Writing website copy that converts: Step five
Many pages begin with Step Five. That’s a mistake. Without the insight gained from the first four steps, even the best writer would be shooting in the dark.
Step Five is to write the website copy, based on the information gleaned in the preceding steps.
We promised to show you how to write website copy that converts, though – “Where does the ‘conversion’ part come in”, you might ask.
Look back at the steps we’ve covered, and you’ll see that the first three steps are the essence of conversion:
Step one defines what the conversion would look like
Step two defines the problem
Step three proposes the solution
Conversions occur when your content causes the visitor to do, think, or feel the thing you’ve designed the page to accomplish. You measure those conversions by setting up a way to record and tally the indicators you set.
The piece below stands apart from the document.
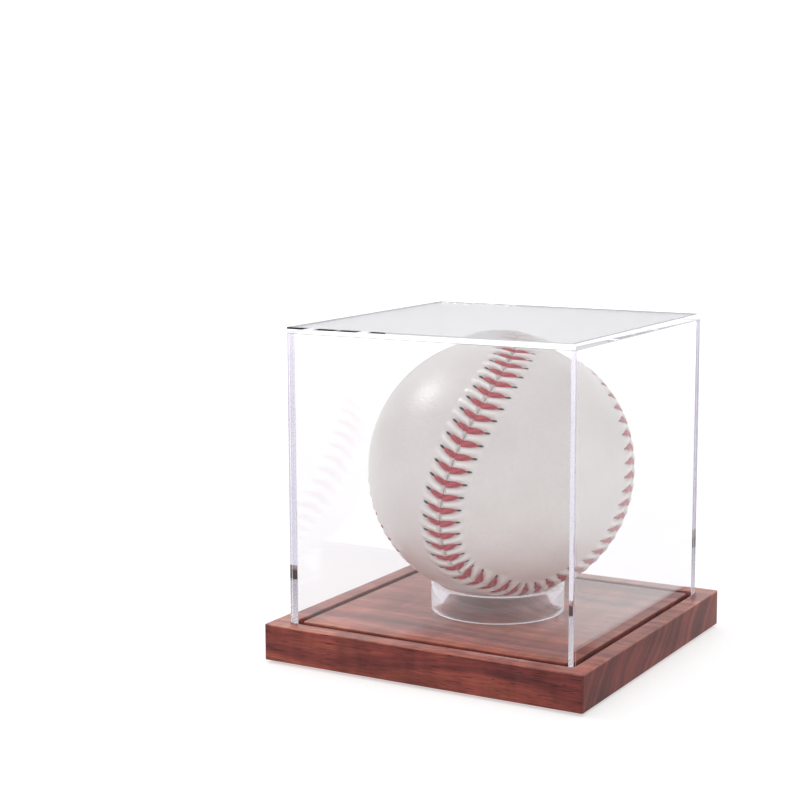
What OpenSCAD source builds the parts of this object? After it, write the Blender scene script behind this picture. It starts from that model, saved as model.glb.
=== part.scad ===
// Desktop display case for one baseball.
// A grooved wooden base carries a clear ring, the ball sits on the ring,
// and a clear five-panel cover drops into the groove round it.
// Millimetres, +Z up. The origin is on the surface the case stands on,
// under the middle of the base. -Y is the front.

/* [Base] */
// Side of the square wooden board
base_side = 97; // [95:0.5:120]
// Thickness of the wooden board
base_t = 10.2; // [8:0.1:20]
// Radius of the board's upright corners
base_corner_r = 0.6; // [0.5:0.1:3]
// Depth of the groove that the cover stands in
groove_depth = 3; // [2:0.1:5]
// Play between the cover's walls and the groove's outer side
groove_play_out = 0.5; // [0.45:0.05:0.8]
// Play between the cover's walls and the groove's inner side
groove_play_in = 1; // [0.45:0.05:1.2]
// Radius that the routing bit leaves in the groove's outer corners
groove_corner_r = 1.5; // [0.5:0.1:1.5]

/* [Foot pads] */
// Diameter of each self-adhesive pad
pad_d = 10; // [6:1:14]
// Thickness of each pad
pad_t = 0.8; // [0.5:0.1:2]
// Distance of a pad's centre from the nearest two sides of the board
pad_inset = 12; // [10:1:20]

/* [Cover] */
// Outer side of the square cover
cover_side = 86.4; // [85:0.1:88]
// Height of the cover, from its lower edge to its top
cover_h = 86; // [85:0.5:95]
// Thickness of every acrylic panel
panel_t = 1.8; // [1.5:0.1:3]

/* [Ring] */
// Inner diameter of the ring that holds the ball
ring_d = 34; // [30:0.5:40]
// Wall thickness of the ring
ring_wall = 2.1; // [1.5:0.1:3]
// Height of the ring
ring_h = 7.7; // [7:0.1:9]
// Play between the ball and the ring's upper inner edge
ring_play = 0.35; // [0.3:0.05:0.5]

/* [Ball] */
// Diameter of the ball over its leather
ball_d = 74; // [73:0.1:74]
// Thickness of the leather
leather_t = 1.27; // [1:0.01:1.4]
// Outer diameter of the fine finishing yarn, and so of all the windings
finish_d = 70.8; // [70:0.1:70.8]
// Outer diameter of the outer grey yarn
outer_grey_d = 69.8; // [69:0.1:69.8]
// Outer diameter of the white yarn
white_d = 66.2; // [65:0.1:67]
// Outer diameter of the inner grey yarn
inner_grey_d = 62.7; // [60:0.1:63]
// Outer diameter of the red rubber shell
red_d = 34.9; // [33:0.1:36]
// Outer diameter of the two black rubber shells
black_d = 28.4; // [26:0.1:30]
// Diameter of the cork core
cork_d = 20.6; // [18:0.1:22]
// Thickness of the rubber gasket between the two black shells
gasket_t = 1.6; // [1:0.1:2.5]
// Clearance between one layer and the next
layer_gap = 0.1; // [0.05:0.01:0.15]

/* [Seam] */
// Angle that the seam swings up and down from the ball's own equator
seam_swing = 75; // [70:0.5:80]
// How much the tops of the swings are flattened, in degrees
seam_flatten = 7; // [3:0.5:9]
// Angle that the seam sways sideways
seam_sway = 23; // [18:0.5:26]
// Width of the slit between the two leather panels
seam_slit = 0.24; // [0.16:0.02:0.4]
// Number of V-shaped double stitches
stitch_pairs = 108; // [80:1:108]
// Distance from the seam to the hole that a stitch comes out of
stitch_reach = 5.2; // [3:0.1:5.5]
// Distance that a stitch runs along the seam on its way to the hole
stitch_lean = 1.4; // [1:0.1:3]
// Where the first stitch starts, as a part of the distance between two stitches
stitch_start = 0.32; // [0:0.01:1]
// Diameter of the stitching thread
thread_d = 0.9; // [0.6:0.1:1]

/* [Way the ball lies] */
// Turn of the ball about the X axis
ball_roll = 10.8; // [-180:0.1:180]
// Turn of the ball about the Y axis
ball_pitch = -24.6; // [-180:0.1:180]
// Turn of the ball about the Z axis
ball_yaw = -127.3; // [-180:0.1:180]

/* [Hidden] */

$fn = 96;

// Height of the board's upper face
base_top = pad_t + base_t;
// Height of the groove's floor, where the cover stands
groove_floor = base_top - groove_depth;
// Half of the groove's outer and inner squares
groove_out = cover_side / 2 + groove_play_out;
groove_in = cover_side / 2 - panel_t - groove_play_in;
// Height of the four upright panels
wall_h = cover_h - panel_t;
// Inner side of the cover
cover_inner = cover_side - 2 * panel_t;

// Radius of the ball, and the height of its centre
ball_r = ball_d / 2;
ring_r = ring_d / 2;
ring_top = base_top + ring_h;
ball_z = ring_top + sqrt(pow(ball_r + ring_play, 2) - pow(ring_r, 2));

// The leather keeps a little inside its true thickness, clear of the yarn below
leather_in_r = ball_r - leather_t + layer_gap;
// Steps along the seam and across a leather panel
seam_steps = 60;
cross_steps = 18;
// Angle at the ball's centre that half of the slit covers
slit_angle = asin(seam_slit / 2 / ball_r);
// The thread lies half sunk in the leather
thread_r = thread_d / 2;
thread_sink = 0.32;
// Small step in the seam's own parameter, for its direction
tiny_turn = 0.5;

wood = [0.45, 0.22, 0.18];
pad_black = [0.08, 0.08, 0.08];
clear = [0.88, 0.93, 0.96, 0.3];
white_leather = [0.93, 0.92, 0.89];
stitch_red = [0.76, 0.16, 0.22];

// ---------- The line of the seam ----------

// Unit vector at polar angle p from +Z and azimuth a
function direction(p, a) = [sin(p) * cos(a), sin(p) * sin(a), cos(p)];

// Point of the seam on a unit ball; t runs from 0 to 720
function seam_point(t) = direction(
    90 - seam_swing * cos(t) + seam_flatten * cos(3 * t),
    t / 2 + seam_sway * sin(2 * t)
);

// Unit vector along the seam
function seam_along(t) =
    let (step = seam_point(t + tiny_turn) - seam_point(t - tiny_turn))
    step / norm(step);

// Point part of the way along the great circle from unit vector p to q
function on_arc(p, q, part) =
    let (whole = acos(max(-1, min(1, p * q))))
    (sin((1 - part) * whole) * p + sin(part * whole) * q) / sin(whole);

// Lengths of the seam's chords, summed up to each of the steps
function running_sum(v, i = 0, total = 0) =
    i == len(v) ? [total] : concat([total], running_sum(v, i + 1, total + v[i]));

// ---------- The base ----------

module rounded_square(side, r) {
    square([side - 2 * r, side], center = true);
    square([side, side - 2 * r], center = true);
    for (x = [-1, 1], y = [-1, 1])
        translate([x * (side / 2 - r), y * (side / 2 - r)])
            circle(r = r, $fn = 48);
}

module base_board() {
    color(wood)
        difference() {
            translate([0, 0, pad_t])
                linear_extrude(base_t)
                    rounded_square(base_side, base_corner_r);
            translate([0, 0, groove_floor])
                linear_extrude(groove_depth + 1)
                    difference() {
                        rounded_square(2 * groove_out, groove_corner_r);
                        square(2 * groove_in, center = true);
                    }
        }
}

module foot_pads() {
    spot = base_side / 2 - pad_inset;
    color(pad_black)
        for (x = [-1, 1], y = [-1, 1])
            translate([x * spot, y * spot, 0])
                cylinder(d = pad_d, h = pad_t, $fn = 64);
}

module ball_ring() {
    color(clear)
        translate([0, 0, base_top])
            difference() {
                cylinder(r = ring_r + ring_wall, h = ring_h);
                translate([0, 0, -1])
                    cylinder(r = ring_r, h = ring_h + 2);
            }
}

// ---------- The cover ----------

// A full-width upright panel whose outer face is towards -Y
module full_wall() {
    color(clear)
        translate([-cover_side / 2, -cover_side / 2, groove_floor])
            cube([cover_side, panel_t, wall_h]);
}

// A narrower upright panel between the two full ones, its outer face towards -X
module inset_wall() {
    color(clear)
        translate([-cover_side / 2, -cover_inner / 2, groove_floor])
            cube([panel_t, cover_inner, wall_h]);
}

module front_panel() {
    full_wall();
}

module back_panel() {
    mirror([0, 1, 0])
        full_wall();
}

module left_panel() {
    inset_wall();
}

module right_panel() {
    mirror([1, 0, 0])
        inset_wall();
}

// The top panel caps the four walls, so its edge shows all round
module top_panel() {
    color(clear)
        translate([-cover_side / 2, -cover_side / 2, groove_floor + wall_h])
            cube([cover_side, cover_side, panel_t]);
}

// ---------- The ball ----------

// Puts a piece made about the ball's own centre where the ball lies
module on_ring() {
    translate([0, 0, ball_z])
        rotate([ball_roll, ball_pitch, ball_yaw])
            children();
}

// Hollow ball between two diameters
module layer(outer_d, inner_d) {
    difference() {
        sphere(d = outer_d);
        sphere(d = inner_d);
    }
}

// One edge point of leather panel A, half a slit inside the seam.
// Panel A is symmetric about the plane x = 0, and t runs from -180 to 180
// along its +X edge, from the tip of one lobe to the tip of the other.
function edge_a(t) =
    let (
        p = seam_point(t),
        inward = cross(p, seam_along(t))
    )
    p * cos(slit_angle) + inward * sin(slit_angle);

// Row of unit vectors across panel A, from its +X edge to its -X edge
function row_a(t) =
    let (
        p = edge_a(t),
        q = [-p[0], p[1], p[2]]
    )
    [for (j = [0:cross_steps]) on_arc(p, q, j / cross_steps)];

// The leather shell: outer and inner grids, joined round the four edges
module leather_panel() {
    // the rows stop just short of the tips, where both edges meet
    tip = 4;
    rows = [for (i = [0:seam_steps]) row_a(-180 + tip + (360 - 2 * tip) * i / seam_steps)];
    n = cross_steps + 1;
    count = (seam_steps + 1) * n;
    outer = [for (row = rows, p = row) p * ball_r];
    inner = [for (row = rows, p = row) p * leather_in_r];
    skin = [for (i = [0:seam_steps - 1], j = [0:cross_steps - 1], half = [0, 1])
        let (a = i * n + j, b = a + 1, c = a + n, d = c + 1)
        half == 0 ? [a, b, c] : [b, d, c]];
    backing = [for (f = skin) [f[0] + count, f[2] + count, f[1] + count]];
    rim = concat(
        [for (j = [0:cross_steps]) j],
        [for (i = [1:seam_steps]) i * n + cross_steps],
        [for (j = [1:cross_steps]) seam_steps * n + cross_steps - j],
        [for (i = [1:seam_steps - 1]) (seam_steps - i) * n]
    );
    m = len(rim);
    edge = [for (k = [0:m - 1], half = [0, 1])
        let (a = rim[k], b = rim[(k + 1) % m])
        half == 0 ? [a, a + count, b] : [b, a + count, b + count]];
    polyhedron(points = concat(outer, inner), faces = concat(skin, backing, edge));
}

module leather_panel_a() {
    color(white_leather)
        on_ring()
            leather_panel();
}

// Panel B is panel A turned over and turned a quarter round the ball's own axis
module leather_panel_b() {
    color(white_leather)
        on_ring()
            rotate([0, 0, 90])
                mirror([0, 0, 1])
                    leather_panel();
}

// One straight stitch from the slit to its hole; side is 1 or -1
module stitch(t, side) {
    p = seam_point(t);
    along = seam_along(t);
    across = cross(p, along) * side;
    start_gap = 0.35;
    from = (p * ball_r + across * start_gap) / ball_r;
    to = (p * ball_r + across * stitch_reach - along * stitch_lean) / ball_r;
    lie_r = ball_r - thread_sink;
    a = from / norm(from) * lie_r;
    b = to / norm(to) * lie_r;
    span = b - a;
    translate(a)
        rotate([0, acos(span[2] / norm(span)), atan2(span[1], span[0])])
            cylinder(r = thread_r, h = norm(span), $fn = 16);
}

module seam_stitches() {
    // the seam's parameter at equal distances along it
    samples = 720;
    chords = [for (i = [0:samples - 1])
        norm(seam_point((i + 1) * 720 / samples) - seam_point(i * 720 / samples))];
    sums = running_sum(chords);
    pitch = sums[samples] / stitch_pairs;
    turns = [for (k = [0:stitch_pairs - 1]) lookup((k + stitch_start) * pitch,
        [for (i = [0:samples]) [sums[i], i * 720 / samples]])];
    color(stitch_red)
        on_ring()
            for (t = turns, side = [-1, 1])
                stitch(t, side);
}

module finishing_yarn() {
    color([0.92, 0.91, 0.86])
        on_ring()
            layer(finish_d, outer_grey_d + 2 * layer_gap);
}

module outer_grey_yarn() {
    color([0.48, 0.51, 0.56])
        on_ring()
            layer(outer_grey_d, white_d + 2 * layer_gap);
}

module white_yarn() {
    color([0.93, 0.92, 0.90])
        on_ring()
            layer(white_d, inner_grey_d + 2 * layer_gap);
}

module inner_grey_yarn() {
    color([0.42, 0.45, 0.52])
        on_ring()
            layer(inner_grey_d, red_d + 2 * layer_gap);
}

module red_rubber_shell() {
    color([0.66, 0.12, 0.10])
        on_ring()
            layer(red_d, black_d + 2 * layer_gap);
}

// Upper half of the black layer, ending at the gasket
module half_shell() {
    color([0.06, 0.06, 0.06])
        intersection() {
            layer(black_d, cork_d + 2 * layer_gap);
            translate([-black_d, -black_d, gasket_t / 2])
                cube([2 * black_d, 2 * black_d, black_d]);
        }
}

module upper_black_shell() {
    on_ring()
        half_shell();
}

module lower_black_shell() {
    on_ring()
        mirror([0, 0, 1])
            half_shell();
}

module rubber_gasket() {
    color([0.60, 0.10, 0.09])
        on_ring()
            difference() {
                cylinder(d = black_d - 4 * layer_gap, h = gasket_t, center = true);
                cylinder(d = cork_d + 2 * layer_gap, h = gasket_t + 2, center = true);
            }
}

module cork_core() {
    color([0.62, 0.45, 0.28])
        on_ring()
            sphere(d = cork_d);
}

base_board();
foot_pads();
ball_ring();
front_panel();
back_panel();
left_panel();
right_panel();
top_panel();
leather_panel_a();
leather_panel_b();
seam_stitches();
finishing_yarn();
outer_grey_yarn();
white_yarn();
inner_grey_yarn();
red_rubber_shell();
upper_black_shell();
lower_black_shell();
rubber_gasket();
cork_core();
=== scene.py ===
import math

import bmesh
import bpy
import numpy as np
from mathutils import Matrix, Vector


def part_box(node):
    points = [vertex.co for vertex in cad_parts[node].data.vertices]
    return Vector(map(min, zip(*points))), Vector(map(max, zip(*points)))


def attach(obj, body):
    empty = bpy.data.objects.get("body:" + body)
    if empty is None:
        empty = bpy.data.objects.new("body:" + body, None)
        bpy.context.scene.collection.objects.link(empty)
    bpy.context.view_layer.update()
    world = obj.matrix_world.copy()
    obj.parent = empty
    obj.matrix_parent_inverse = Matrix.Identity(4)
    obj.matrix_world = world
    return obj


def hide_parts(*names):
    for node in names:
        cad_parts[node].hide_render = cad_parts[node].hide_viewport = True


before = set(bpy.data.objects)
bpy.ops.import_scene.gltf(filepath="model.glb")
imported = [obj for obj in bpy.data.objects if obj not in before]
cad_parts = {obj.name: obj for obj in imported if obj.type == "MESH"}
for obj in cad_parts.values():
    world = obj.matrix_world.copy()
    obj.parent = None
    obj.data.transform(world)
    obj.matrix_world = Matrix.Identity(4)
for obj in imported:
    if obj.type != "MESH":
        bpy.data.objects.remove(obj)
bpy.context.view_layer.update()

# A baseball display case: grooved hardwood base, clear ring, baseball, clear five-panel cover.
# Lengths are in millimetres until they become mesh vertices, which are in metres.

MM = 0.001


def box_mm(node):
    """Lowest and highest corner of a CAD node, in millimetres."""
    low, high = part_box(node)
    return Vector(low) / MM, Vector(high) / MM


board_low, board_high = box_mm("base_board")
pads_high = box_mm("foot_pads")[1]
ring_low, ring_high = box_mm("ball_ring")
front_low, front_high = box_mm("front_panel")
top_high = box_mm("top_panel")[1]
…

For example, you might determine the primary conversion you want to see happen on the product detail page is an add-to-cart decision. A secondary conversion might be to get the visitor to use the search box to look for a more appropriate product listing.
Your understanding of the problem the visitor wants to solve, along with your understanding of the solution you offer to solve that problem, gives you the ability to present the necessary information in a way that makes it easy for the prospect to make a decision and take the next step.
Conclusion About Writing Website Copy That Converts
Keeping the focus on customers’ needs is one of the most difficult things any company can do. That’s because we want to believe that everyone thinks as we think and everyone wants what we want.
That’s not true.
The more effort you put into understanding your visitors, their problems, and the words they use to describe their problems, the more effective you will be at creating website pages for them.
Testimonials and reviews should always be part of your marketing. Know your customers’ objections and use the words of prior customers to acknowledge and answer them.